Exercise objective = Quote every line from the top of the listing down to and including the line that contains "scale faces -Y.".
>> BEGIN
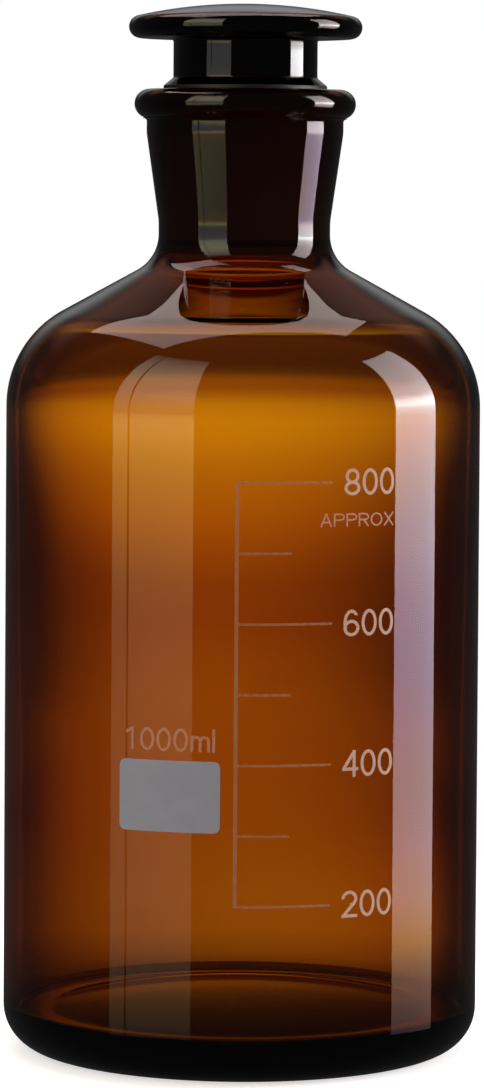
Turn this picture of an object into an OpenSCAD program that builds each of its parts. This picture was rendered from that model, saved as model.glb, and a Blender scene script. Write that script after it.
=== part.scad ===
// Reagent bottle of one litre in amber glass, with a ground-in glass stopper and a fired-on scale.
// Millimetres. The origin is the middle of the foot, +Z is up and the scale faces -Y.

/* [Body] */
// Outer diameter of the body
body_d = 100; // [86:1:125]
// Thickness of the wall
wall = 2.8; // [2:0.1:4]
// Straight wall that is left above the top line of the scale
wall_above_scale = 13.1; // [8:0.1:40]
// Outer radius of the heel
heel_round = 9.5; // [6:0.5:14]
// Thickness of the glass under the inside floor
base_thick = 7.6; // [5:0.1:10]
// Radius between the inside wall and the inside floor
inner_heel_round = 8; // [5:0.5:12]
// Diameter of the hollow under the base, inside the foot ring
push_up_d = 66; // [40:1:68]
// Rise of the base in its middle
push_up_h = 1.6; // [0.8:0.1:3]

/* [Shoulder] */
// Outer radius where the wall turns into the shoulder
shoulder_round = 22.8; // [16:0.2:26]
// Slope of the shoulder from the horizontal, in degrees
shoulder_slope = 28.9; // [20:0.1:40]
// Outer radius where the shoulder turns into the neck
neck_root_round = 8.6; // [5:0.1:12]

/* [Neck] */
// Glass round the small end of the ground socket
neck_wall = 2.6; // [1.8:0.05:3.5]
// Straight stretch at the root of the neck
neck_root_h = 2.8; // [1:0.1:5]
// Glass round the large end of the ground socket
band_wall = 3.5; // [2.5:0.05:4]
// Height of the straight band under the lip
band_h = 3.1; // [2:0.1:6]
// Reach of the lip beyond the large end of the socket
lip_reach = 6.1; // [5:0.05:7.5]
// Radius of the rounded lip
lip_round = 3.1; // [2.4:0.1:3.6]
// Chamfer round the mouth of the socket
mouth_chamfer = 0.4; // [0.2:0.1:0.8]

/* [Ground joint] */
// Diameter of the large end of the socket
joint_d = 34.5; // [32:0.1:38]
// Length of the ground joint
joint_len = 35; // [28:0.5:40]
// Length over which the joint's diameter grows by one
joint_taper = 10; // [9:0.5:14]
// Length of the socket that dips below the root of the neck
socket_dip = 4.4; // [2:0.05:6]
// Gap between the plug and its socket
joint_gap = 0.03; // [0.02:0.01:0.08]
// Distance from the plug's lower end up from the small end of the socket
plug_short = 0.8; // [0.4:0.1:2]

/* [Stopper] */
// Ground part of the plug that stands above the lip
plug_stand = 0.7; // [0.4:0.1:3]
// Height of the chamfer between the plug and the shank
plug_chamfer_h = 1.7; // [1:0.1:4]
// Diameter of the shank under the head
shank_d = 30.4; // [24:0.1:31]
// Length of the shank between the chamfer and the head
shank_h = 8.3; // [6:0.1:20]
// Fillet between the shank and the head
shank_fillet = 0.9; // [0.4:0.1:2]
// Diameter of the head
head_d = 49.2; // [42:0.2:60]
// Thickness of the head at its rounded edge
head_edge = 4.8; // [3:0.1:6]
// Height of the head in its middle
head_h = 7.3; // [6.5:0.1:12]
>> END
Output of the exercise =
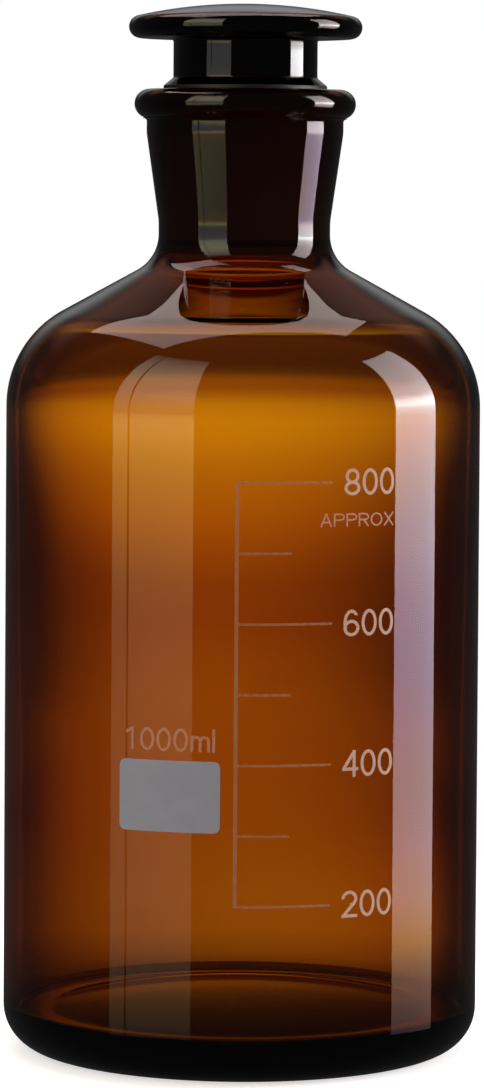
Turn this picture of an object into an OpenSCAD program that builds each of its parts. This picture was rendered from that model, saved as model.glb, and a Blender scene script. Write that script after it.
=== part.scad ===
// Reagent bottle of one litre in amber glass, with a ground-in glass stopper and a fired-on scale.
// Millimetres. The origin is the middle of the foot, +Z is up and the scale faces -Y.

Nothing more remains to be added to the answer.